Ever hear of the game this or that? What should I eat? This or that? Well, how about which house can I afford? This or That? The farm house on the left, or the one on the right?
When applying for a home loan, personal finances should be your first concern. Your income versus your debt will likely determine the amount a lender will allow you to borrow. Below you will see 4 ROUGH guidelines. Different lenders have different programs. Contact me, and I'll be happy to set up a consultation, so together we can determine your family's guidelines.
1.
The first step is to determine your gross monthly income. This includes any regular and recurring income that can be documented. If you cannot document the income, or if it does not appear on your tax return, then you probably cannot use it to qualify for a loan. You can, however, use unearned income, such as alimony or lottery payoffs.
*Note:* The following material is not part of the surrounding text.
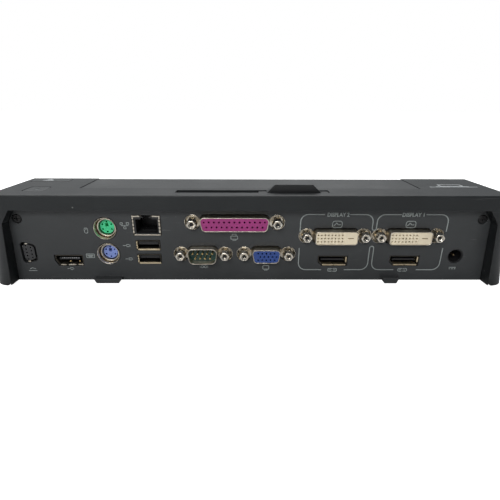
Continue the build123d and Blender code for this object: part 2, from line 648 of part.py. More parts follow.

If you own income producing assets including real estate and stocks, that income can be used.
2.
Next, determine your total monthly debt. This includes credit cards, installment or car loans, alimony or child support, or any continuing monthly obligation. For credit cards, use the minimum monthly payment for calculation purposes. For installment loans, use the current monthly payment. Installment debt that is scheduled to be paid in full within the next ten months does not have to be considered. This total is sometimes referred to as “monthly debt service.” Lenders will not allow you to borrow more than your ability to repay all of your obligations, especially your mortgage.
3.
Your monthly housing expense including taxes and insurance should not exceed around 28% of your gross monthly income. If you do not know exact figures, tax and insurance expenses can be estimated at 15% of your monthly housing payment. The remaining 85% is assigned as interest and principal.
4.
In addition, your monthly housing expense plus your total monthly debt service cannot exceed 36% of your gross monthly income. If you are not within this parameter, you may not fit the lender’s underwriting guidelines, and the lender may not approve your application. Each individual borrower has a unique situation, and different lenders may be more or less flexible than the 28% and 36% suggested guidelines. If you are able to purchase a home by borrowing less than 80% of the home’s value – by making a large cash down payment, for example – then these guidelines may become less critical. Many different loan programs are available, all with different guidelines, so some may be more applicable to your financial situation. Your financial professional or loan officer can outline a program that best fits your needs, helping you to get the home of your dreams.